» EXERCISE BRIEF:
Look through the lines below and extract any with the word "that".

[Rows from a 3D modeling dataset]
########
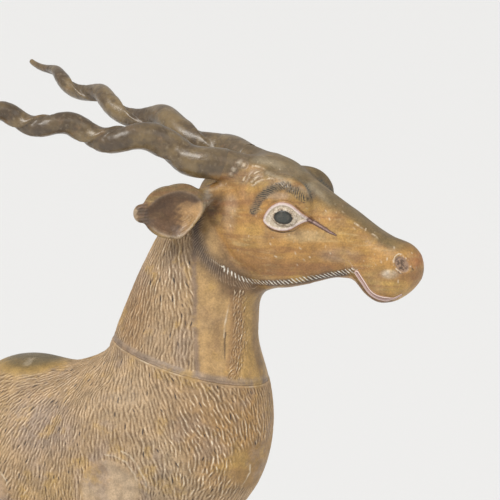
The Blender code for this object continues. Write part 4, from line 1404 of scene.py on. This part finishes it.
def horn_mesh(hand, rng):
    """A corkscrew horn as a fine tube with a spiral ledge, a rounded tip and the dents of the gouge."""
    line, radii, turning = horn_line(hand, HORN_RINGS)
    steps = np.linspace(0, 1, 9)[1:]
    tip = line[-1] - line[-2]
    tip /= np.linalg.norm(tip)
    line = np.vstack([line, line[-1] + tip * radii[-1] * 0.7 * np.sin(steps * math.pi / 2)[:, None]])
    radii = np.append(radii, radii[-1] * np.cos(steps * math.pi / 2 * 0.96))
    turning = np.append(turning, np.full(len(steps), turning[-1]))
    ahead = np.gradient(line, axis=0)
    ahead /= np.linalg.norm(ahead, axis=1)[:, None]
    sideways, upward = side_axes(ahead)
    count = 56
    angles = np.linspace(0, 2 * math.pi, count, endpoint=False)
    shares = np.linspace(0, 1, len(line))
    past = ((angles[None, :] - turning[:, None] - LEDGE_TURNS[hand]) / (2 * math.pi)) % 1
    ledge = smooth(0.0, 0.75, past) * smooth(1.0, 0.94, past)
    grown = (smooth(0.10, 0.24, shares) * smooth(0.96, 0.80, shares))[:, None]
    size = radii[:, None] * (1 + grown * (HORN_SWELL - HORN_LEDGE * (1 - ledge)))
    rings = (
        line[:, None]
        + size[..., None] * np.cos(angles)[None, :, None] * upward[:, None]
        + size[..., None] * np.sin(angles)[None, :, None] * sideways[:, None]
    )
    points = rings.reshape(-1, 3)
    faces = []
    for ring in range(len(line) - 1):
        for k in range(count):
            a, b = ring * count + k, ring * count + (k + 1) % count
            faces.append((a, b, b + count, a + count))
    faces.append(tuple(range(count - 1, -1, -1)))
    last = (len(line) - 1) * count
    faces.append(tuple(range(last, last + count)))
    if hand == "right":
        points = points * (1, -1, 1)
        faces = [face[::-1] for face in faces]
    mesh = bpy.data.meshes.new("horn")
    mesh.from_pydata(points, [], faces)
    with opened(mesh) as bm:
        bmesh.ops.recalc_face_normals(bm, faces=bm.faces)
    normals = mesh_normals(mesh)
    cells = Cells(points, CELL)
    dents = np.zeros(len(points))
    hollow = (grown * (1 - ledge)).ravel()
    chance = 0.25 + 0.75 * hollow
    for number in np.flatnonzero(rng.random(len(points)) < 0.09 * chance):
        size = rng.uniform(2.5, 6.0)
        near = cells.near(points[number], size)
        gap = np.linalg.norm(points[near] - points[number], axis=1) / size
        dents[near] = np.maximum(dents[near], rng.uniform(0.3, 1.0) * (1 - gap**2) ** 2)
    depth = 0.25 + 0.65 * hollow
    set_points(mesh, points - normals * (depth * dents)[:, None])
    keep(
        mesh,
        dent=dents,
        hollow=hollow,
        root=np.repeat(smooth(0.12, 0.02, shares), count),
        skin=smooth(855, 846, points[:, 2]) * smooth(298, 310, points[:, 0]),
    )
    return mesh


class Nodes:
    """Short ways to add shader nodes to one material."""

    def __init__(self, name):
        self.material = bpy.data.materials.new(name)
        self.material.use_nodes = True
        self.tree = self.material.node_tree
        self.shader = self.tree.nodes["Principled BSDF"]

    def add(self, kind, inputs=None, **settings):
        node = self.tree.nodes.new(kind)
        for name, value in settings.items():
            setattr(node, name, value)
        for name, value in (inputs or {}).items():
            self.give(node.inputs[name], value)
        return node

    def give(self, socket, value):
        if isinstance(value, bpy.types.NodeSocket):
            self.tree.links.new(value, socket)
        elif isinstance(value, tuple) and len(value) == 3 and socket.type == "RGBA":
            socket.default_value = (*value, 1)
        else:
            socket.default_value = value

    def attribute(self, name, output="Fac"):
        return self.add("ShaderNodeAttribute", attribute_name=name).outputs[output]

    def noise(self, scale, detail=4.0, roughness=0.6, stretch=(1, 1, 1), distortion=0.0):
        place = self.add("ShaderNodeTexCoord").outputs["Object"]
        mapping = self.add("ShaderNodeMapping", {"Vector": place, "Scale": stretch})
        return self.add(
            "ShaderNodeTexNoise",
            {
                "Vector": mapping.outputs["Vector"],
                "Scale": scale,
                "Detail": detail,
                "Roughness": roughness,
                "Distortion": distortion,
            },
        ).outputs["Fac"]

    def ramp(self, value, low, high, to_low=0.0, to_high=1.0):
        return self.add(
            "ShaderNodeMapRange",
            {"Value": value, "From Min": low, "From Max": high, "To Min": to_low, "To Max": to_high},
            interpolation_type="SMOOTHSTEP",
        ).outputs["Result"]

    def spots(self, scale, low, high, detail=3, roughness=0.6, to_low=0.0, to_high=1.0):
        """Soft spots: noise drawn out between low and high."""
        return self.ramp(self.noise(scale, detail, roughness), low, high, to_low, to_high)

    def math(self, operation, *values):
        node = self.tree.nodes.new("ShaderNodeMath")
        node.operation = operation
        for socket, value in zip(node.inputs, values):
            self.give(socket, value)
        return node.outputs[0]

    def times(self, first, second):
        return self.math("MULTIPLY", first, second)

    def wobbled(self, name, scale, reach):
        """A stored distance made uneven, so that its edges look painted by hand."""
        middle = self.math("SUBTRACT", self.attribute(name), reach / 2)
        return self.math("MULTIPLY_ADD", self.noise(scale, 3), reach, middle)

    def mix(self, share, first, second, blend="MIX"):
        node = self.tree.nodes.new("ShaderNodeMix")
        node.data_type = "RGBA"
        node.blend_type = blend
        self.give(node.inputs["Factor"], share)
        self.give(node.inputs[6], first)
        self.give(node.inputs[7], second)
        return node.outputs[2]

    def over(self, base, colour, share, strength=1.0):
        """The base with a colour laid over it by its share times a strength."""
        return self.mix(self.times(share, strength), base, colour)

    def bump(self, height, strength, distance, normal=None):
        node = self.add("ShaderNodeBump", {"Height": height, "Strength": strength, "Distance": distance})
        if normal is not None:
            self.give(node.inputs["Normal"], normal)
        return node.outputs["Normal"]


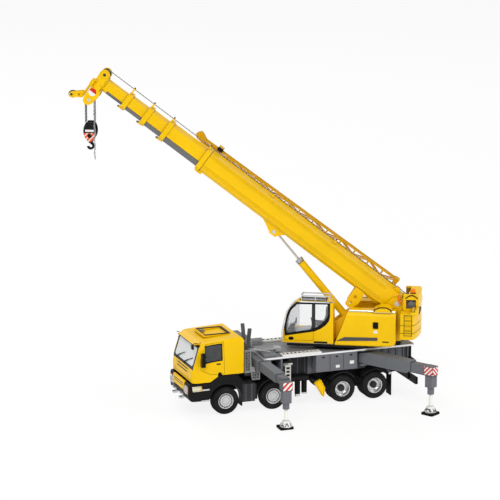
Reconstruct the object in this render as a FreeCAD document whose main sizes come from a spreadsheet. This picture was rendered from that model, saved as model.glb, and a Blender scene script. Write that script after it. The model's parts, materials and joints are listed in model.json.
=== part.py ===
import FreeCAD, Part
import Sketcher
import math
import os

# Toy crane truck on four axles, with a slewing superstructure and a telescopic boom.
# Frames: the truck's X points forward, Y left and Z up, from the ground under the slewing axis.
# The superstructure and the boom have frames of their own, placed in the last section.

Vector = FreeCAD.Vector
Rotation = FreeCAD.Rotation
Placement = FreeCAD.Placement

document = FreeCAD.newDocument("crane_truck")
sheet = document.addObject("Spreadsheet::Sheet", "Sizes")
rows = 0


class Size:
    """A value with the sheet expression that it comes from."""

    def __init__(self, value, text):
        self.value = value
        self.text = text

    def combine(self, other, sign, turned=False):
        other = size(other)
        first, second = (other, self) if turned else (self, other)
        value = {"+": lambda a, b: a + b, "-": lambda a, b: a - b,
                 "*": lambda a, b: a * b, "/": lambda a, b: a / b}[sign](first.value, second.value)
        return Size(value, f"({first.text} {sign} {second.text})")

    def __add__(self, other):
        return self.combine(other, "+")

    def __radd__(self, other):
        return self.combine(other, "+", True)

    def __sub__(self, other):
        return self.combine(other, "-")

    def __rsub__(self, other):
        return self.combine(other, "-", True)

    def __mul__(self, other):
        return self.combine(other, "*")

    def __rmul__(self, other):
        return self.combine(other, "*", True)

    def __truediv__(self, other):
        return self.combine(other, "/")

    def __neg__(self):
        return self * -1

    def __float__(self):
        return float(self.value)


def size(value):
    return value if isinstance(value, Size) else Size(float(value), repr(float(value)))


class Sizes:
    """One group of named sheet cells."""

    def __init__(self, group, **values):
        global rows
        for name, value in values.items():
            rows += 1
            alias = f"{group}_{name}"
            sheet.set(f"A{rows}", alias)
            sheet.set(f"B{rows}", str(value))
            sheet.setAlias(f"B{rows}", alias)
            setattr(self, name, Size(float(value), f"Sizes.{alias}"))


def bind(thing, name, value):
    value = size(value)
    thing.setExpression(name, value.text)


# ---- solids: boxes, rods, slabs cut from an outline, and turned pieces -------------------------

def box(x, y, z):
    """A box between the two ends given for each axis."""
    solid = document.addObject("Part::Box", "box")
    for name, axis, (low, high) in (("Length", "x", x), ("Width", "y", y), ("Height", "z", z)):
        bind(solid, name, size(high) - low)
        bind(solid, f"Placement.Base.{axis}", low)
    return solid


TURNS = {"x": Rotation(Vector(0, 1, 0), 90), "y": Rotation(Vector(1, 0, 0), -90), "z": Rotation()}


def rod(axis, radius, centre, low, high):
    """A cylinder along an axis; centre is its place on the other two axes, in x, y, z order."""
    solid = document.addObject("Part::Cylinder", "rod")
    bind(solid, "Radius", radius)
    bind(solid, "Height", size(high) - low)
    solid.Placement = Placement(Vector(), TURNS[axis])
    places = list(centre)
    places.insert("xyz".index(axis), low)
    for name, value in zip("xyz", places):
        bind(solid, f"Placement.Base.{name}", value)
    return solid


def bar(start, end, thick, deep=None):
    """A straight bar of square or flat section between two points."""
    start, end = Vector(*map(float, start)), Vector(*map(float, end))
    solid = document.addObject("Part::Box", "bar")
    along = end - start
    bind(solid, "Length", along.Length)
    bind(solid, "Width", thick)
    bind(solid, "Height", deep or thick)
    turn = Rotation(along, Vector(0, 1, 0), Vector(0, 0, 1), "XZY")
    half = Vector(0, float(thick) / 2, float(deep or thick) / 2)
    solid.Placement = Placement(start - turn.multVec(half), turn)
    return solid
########
» ANSWER TO THIS TASK:
        """A stored distance made uneven, so that its edges look painted by hand."""
Reconstruct the object in this render as a FreeCAD document whose main sizes come from a spreadsheet. This picture was rendered from that model, saved as model.glb, and a Blender scene script. Write that script after it. The model's parts, materials and joints are listed in model.json.
    """A value with the sheet expression that it comes from."""